Un jour, Blatter m’a dit : « Vous ne pensez tout de même pas que j’ai pris de l’argent ! ». Je lui ai répondu que donner de l’argent, c’était aussi un problème ! Mais à ses yeux, corrompre semblait moins grave qu’être corrompu. C’est un politicien. La mafia tue des gens mais à la FIFA, on ne tue pas : on donne un avantage à un collègue et un ami, qui en contrepartie, devra redonner quelque chose.

Quand l’argent des programmes de développement s’évapore

Pour mieux assoir son influence, Sepp Blatter met également en place des programmes de développement comme le programme « Goal ». Si cet argent permet à certaines fédérations bien gérées de réaliser de véritables projets, c’est loin d’être toujours le cas. Ainsi, certain projet restent des « projets fantômes » ou ne vont pas jusqu’au bout. René Tael man , ancien sélectionneur de l’équipe nationale béninoise, en témoigne :

René Taelman
René Taelman
© Benoit Collombat/RF - Benoit Collombat/RF

Je voulais mettre en place une structure de formation au Bénin. Mais rien n’a été achevé. Le terrain et les murs sont à l’abandon. En principe, il y a un contrôle. Au Bénin, c’était un ancien international camerounais. Il est venu, il a vu et rien n’a bougé ! C’est un gros gâchis financier. Cet argent est allé dans les poches de certains dirigeants .

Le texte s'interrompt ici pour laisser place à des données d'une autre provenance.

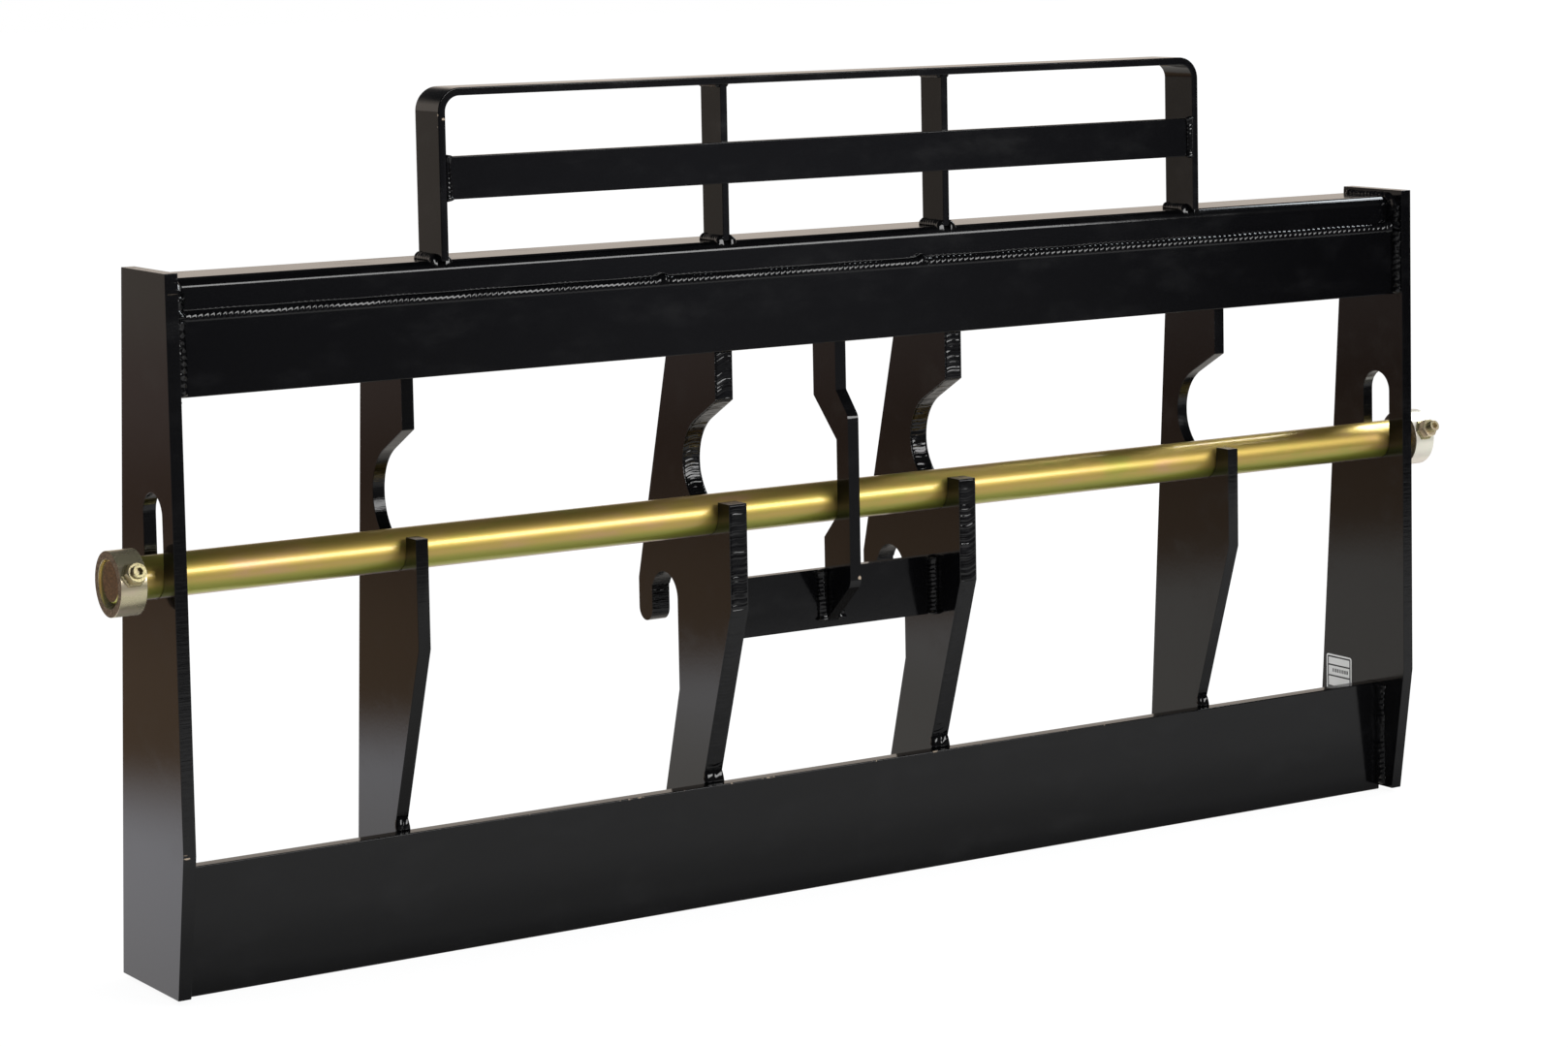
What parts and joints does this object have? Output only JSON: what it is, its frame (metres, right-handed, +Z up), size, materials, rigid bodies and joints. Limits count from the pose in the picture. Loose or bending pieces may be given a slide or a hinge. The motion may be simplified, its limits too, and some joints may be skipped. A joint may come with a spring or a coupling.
{
  "type": "telehandler fork carriage",
  "caption": "Welded fork carriage with a floating fork shaft, hooked mounting plates, a lower rail, a box beam and a bent load guard on top.",
  "frame": {"origin": "on the ground under the fork shaft's axis, at mid width, on the bottom face of the lower rail", "axes": "+X along the width, to the right as seen from the load side; +Y back to the machine; +Z up"},
  "size_m": [1.9414, 0.2331, 1.0355],
  "materials": {
    "black_paint": "gloss",
    "weld_paint": "gloss",
    "yellow_zinc": "yellow zinc plating, satin",
    "pale_zinc": "pale yellow zinc plating, satin"
  },
  "bodies": {
    "carriage": {"end_plate_left": "black_paint", "end_plate_right": "black_paint", "outer_plate_left": "black_paint", "outer_plate_right": "black_paint", "inner_plate_left": "black_paint", "inner_plate_right": "black_paint", "shaft_retainer": "black_paint", "cross_bar": "black_paint", "top_tube": "black_paint", "face_plate": "black_paint", "lower_rail": "black_paint", "guard_frame": "black_paint", "guard_upright_left": "black_paint", "guard_upright_right": "black_paint", "guard_rung": "black_paint", "face_plate_weld": "weld_paint", "beam_end_welds": "weld_paint", "rail_end_welds": "weld_paint", "foot_welds": "weld_paint", "cross_bar_welds": "weld_paint", "guard_welds": "weld_paint"},
    "floating_shaft": {"fork_shaft": "yellow_zinc", "collar_left": "pale_zinc", "collar_right": "pale_zinc", "collar_nut_left": "pale_zinc", "collar_nut_right": "pale_zinc", "set_screw_left": "pale_zinc", "set_screw_right": "pale_zinc"}
  },
  "joints": [
    {"name": "shaft_float", "type": "slide", "parent": "carriage", "child": "floating_shaft", "axis": [0, 0, 1], "range_m": [0, 0.07]}
  ]
}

« Père Noël » Blatter au Pérou

Ces programmes de développement « à la sauce Blatter » sont particulièrement actifs en période électorale, raconte Eric Martin, président de « Transparency International Suisse » :

Eric Martin
Eric Martin
© Benoit Collombat/RF - Benoit Collombat/RF

J’ai vu Blatter en action sur le terrain, en campagne pour sa réélection, lorsque j’étais ambassadeur au Pérou. Il arrivait avec des cadeaux, offrait des stades, un peu comme une agence de développement avec un crédit programme ! Ce n’est pas négatif dans l’absolu, mais l’objectif était de favoriser la réélection du président. Avec des retours d’ascenseur.